Ronald Reagan, Art Linkletter, and Bob Cummings co-hosted the ABC TV coverage of the event and 70 million people tuned in from home. It was an unusually hot day and Harbor Blvd. had a line of cars seven miles long, filled with parents and kids yelling the usual questions and in need of a rest stop. Later, the Park inevitably ran out of food and water (the plumbing wasn’t finished). Pepsi Cola was readily available, and the publicity was not good (some even implied it was a conspiracy). The day grew in notoriety and soon became known inside Disney as “Black Sunday”. But, within a matter of weeks all the start-up kinks were resolved, and it has been a crowd pleaser ever since.

Although the details are sketchy, 33 local companies (e.g. Carnation, Bank of America, Frito-Lay, etc.) were charter members which helped Disney with the financing and infrastructure involved. Eventually, this evolved into a “Club 33” which included access to an exclusive fine-dining restaurant that serves alcoholic beverages (the only place in the Park). Today there’s a 5-10 year waiting list for companies or individuals eager to pony up $25,000 to have the privilege of paying 6-figure annual dues. There are several versions of the origin of the Club 33 name. One is rather obvious and another involves the California Alcohol Beverage Control regulations that requires a real address in order to have alcohol delivered. Go figure!

Irrespective of the fuzzy facts, when I joined Frito-Lay in 1966, F-L operated Casa de Fritos, a delightful open-air Mexican food restaurant. Visitors could enjoy a family friendly sit-down lunch/dinner or get a Taco Cup to go. The Cup served as a one-handed snack and was easily portable while strolling around the park. Casa de Fritos was managed by a pleasant man named Joe Nugent, who had only one obvious weakness. Casa de Fritos was too profitable!

Let me briefly explain.

Once a year the Flying Circus from Dallas came out to the Western Zone to review our Profit Plan for the next year. President Harold Lilley – who was very direct with few words – would publicly berate poor Joe. ”Dammit, Joe, I told you we didn’t want to make any money at that Mexican joint. We want to promote Fritos corn chips so people will buy them at their local supermarket!”. When I asked Joe about it, he said he had tried increasing the portion sizes and also lowering the menu prices. But, whenever he did even more people would line up to get it. This man may have invented volume price leverage and never had a clue what he was doing!

Soon the VP/GM for SoCal – George Ghesquire – finally convinced the wise men in Dallas to let us test market restaurant style tortilla chips (RSTC). He had grown weary of seeing bags of Fritos over in the Mexican food section. It was proof that someone had initially purchased Fritos, then changed their mind and swapped it for a bag of restaurant style tortilla chips. Dallas had previously been concerned that RSTC would cannibalize sales of Fritos and they were absolutely right. However, the delicious irony was that it was being done by our direct competition!
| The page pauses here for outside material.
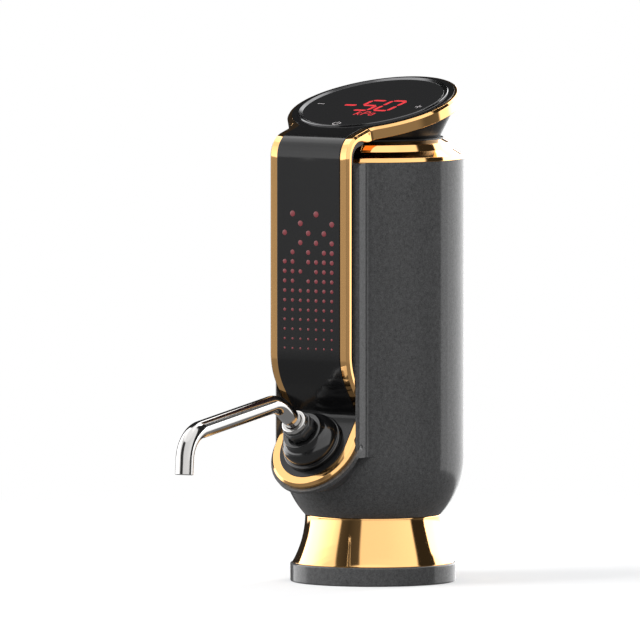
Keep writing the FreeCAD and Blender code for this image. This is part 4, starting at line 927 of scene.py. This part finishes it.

So our version of RSTC was finally being authorized and would have a brand name of Doritos (you may have seen it). It was to be a 39 cent 6 oz. bag and everyone was eager to get started. To ensure a fast start we loaned some money to Alex Morales the owner of Alex Foods – the supplier of the Taco Cup – and a contract to co-pack. It started with one truckload a week, but they were soon running around the clock. The product was so popular in the West/Southwest that a line had to be added to a plant in Tulsa and the new plant in San Jose. The world of Frito-Lay would never be the same.

To compensate for the lack of salsa, we made a quick trip to a local Vons supermarket and bought some bags of Lawry’s taco seasoning (used in homes to season the meat while preparing homemade tacos for dinner)…voila Doritos Taco flavored chips. Roy Boyd “Mr. Fritos” from Dallas helped us equip Alex Foods with 2 cement mixers from Sears and a handheld oil sprayer to keep the taco powder adhering to the chips.

Now flash forward to 1973 and I was entering my office on the 4th floor of the Frito-Lay Tower near Love Field in Dallas. I noticed a large plastic bag filled with tortilla chips. When I asked Roy, he explained it was a new flavor being evaluated for test market. After tasting 2-3 chips I remember saying “Naw…too dry”. Soon it would become Doritos Nacho flavored tortilla chips, one of the most successful new food products in the later quarter of the 20th century!

Looking back, I now realize that’s probably when I became one of the wise men in Dallas.

The next year (1974) Harry Chapin would sing about the “Cat’s in the cradle” which would earn him a Grammy nomination and eventually a place in the Hall of Fame (2011). I’d nominate the obscure, long forgotten, George Ghesquire for the Frito-Lay Hall of Fame, but I don’t think we have one. So until we do, maybe just “Father of Doritos “. The Crown that now rests with Arch West who absconded with it when he left the Company in 1968.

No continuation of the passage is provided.